Selain permintaan kopi yang tinggi, daya tarik bisnis kedai kopi juga didorong dari margin keuntungan yang cukup besar. Rata-rata margin keuntungan dari kedai kopi mencapai 35-40 persen dari total penjualan.
Pangsa Pasar Masih Terbuka Lebar
Lantas, dengan jumlah kedai kopi yang sudah menjamur ini, masih adakah pangsa pasar yang bisa diambil oleh warga yang ingin membuka kedai kopi baru?
Micko menilai pangsa pasar kedai kopi masih terbuka lebar. Pasalnya, kebutuhan akan kedai kopi masih akan terus tumbuh setiap tahun. Hal ini juga didorong dari gaya hidup generasi milenial yang gemar berkumpul.
Senada, Asosiasi Eksportir dan Industri Kopi Indonesia (AEKI) menilai pangsa pasar yang dapat digarap pelaku kedai kopi masih terbuka lebar mengingat tingkat konsumsi kopi di dalam negeri terus meningkat.
“Dulu, tingkat konsumsi kopi masyarakat Indonesia itu 0,8 kg per kapita. Tahun lalu, sekitar 1,2 kg per kapita. Tahun ini, mungkin bisa sampai sekitar 1,4-1,5 kg per kapita,” kata Pranoto Sunarto, Wakil Ketua Badan Pengurus Pusat AEKI kepada Tirto.
Meningkatnya tingkat konsumsi kopi juga tidak terlepas dari gaya hidup masyarakat urban yang gemar berkumpul. Dari dua faktor tersebut, bisa dibilang prospek bisnis kedai kopi di masa mendatang masih sangat menjanjikan.
Meski begitu, menjamurnya kedai kopi baru membuat bisnis kopi malah menjadi tidak sehat. Pasalnya, AEKI menemukan banyak kedai kopi yang berukuran terlampau kecil, atau kurang memadai, dan menjual kopi dengan harga tinggi.
Kedai kopi yang baik setidaknya harus mampu memberikan pengalaman yang menyenangkan bagi pengunjungnya, mulai dari tempat yang keren, ruang yang luas, hingga disediakannya wifi.
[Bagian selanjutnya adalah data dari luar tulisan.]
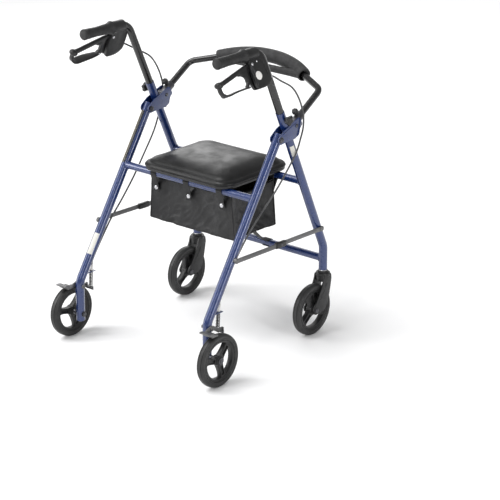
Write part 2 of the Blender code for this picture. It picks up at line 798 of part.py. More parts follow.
def wheel(name, centre, first_spoke):
    """A rim, three broad spokes and a hub, bored for the axle; the first spoke leans back from upright."""
    rim_outer, rim_inner = TYRE_INNER - GAP, TYRE_INNER - 0.0075
    profile = [(rim_outer, 0.0095), (rim_outer, -0.0095), (rim_inner, -0.0085), (rim_inner, 0.0085)]
    middle = Vector(centre)
    rim = turned(profile, centre, (1, 0, 0), WHEEL_SIDES, True)
    hub = cylinder(middle - Vector((0.0128, 0, 0)), middle + Vector((0.0128, 0, 0)), 0.0150)
    for i in range(3):
        angle = math.radians(first_spoke + 120 * i)
        spoke = box((-0.0075, -0.0090, 0.0080), (0.0075, 0.0090, rim_inner + 0.0010))
        spoke.data.transform(Matrix.Translation(middle) @ Matrix.Rotation(angle, 4, "X"))
        hub = join(hub, spoke)
    body = join(rim, hub)
    reach = Vector((0.02, 0, 0))
    body = cut(body, cylinder(middle - reach, middle + reach, AXLE_RADIUS + GAP, PIN_SIDES))
    return part(body, name, BLACK_PLASTIC, centre)


def rear_axle(name, side):
    """A bolt through the rear leg and the hub, with a spacer between them."""
    hub_in, hub_out = REAR_WHEEL_X - 0.0128 - GAP, REAR_WHEEL_X + 0.0128 + GAP
    face_out, face_in = LEG_X + LEG_RADIUS + GAP, LEG_X - LEG_RADIUS - GAP
    profile = [
        (0.0, hub_out + 0.0030),
        (0.0080, hub_out + 0.0026),
        (0.0095, hub_out),
        (AXLE_RADIUS, hub_out),
        (AXLE_RADIUS, hub_in),
        (0.0085, hub_in),
        (0.0085, face_out),
        (AXLE_RADIUS, face_out),
        (AXLE_RADIUS, face_in),
        (0.0070, face_in),
        (0.0070, face_in - 0.0055),
        (0.0, face_in - 0.0055),
    ]
    place = (REAR_WHEEL_Y, WHEEL_RADIUS)
    axle = turned(profile, (0, *place), (side, 0, 0), PIN_SIDES)
    return part(axle, f"rear_axle_{name}", STEEL, at(side, LEG_X, place))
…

Jadi tidak bisa cuma jual kopi saja.
“Saya sering mengingatkan teman-teman [pemilik kedai] agar membuka kedai kopi dengan memadai agar bisnis mereka bisa berkelanjutan. Harga kopi juga harus reasonable, agar tidak merusak harga pasar,” jelas Pranoto.
Secara jangka panjang, bisnis kopi memang menjanjikan. Tinggal bagaimana pemilik kedai kopi dapat mengemasnya menjadi lebih menarik. Apabila tidak mampu, menggandeng mitra yang berpengalaman bisa menjadi solusi yang tepat. Pilihan ada di tangan Anda.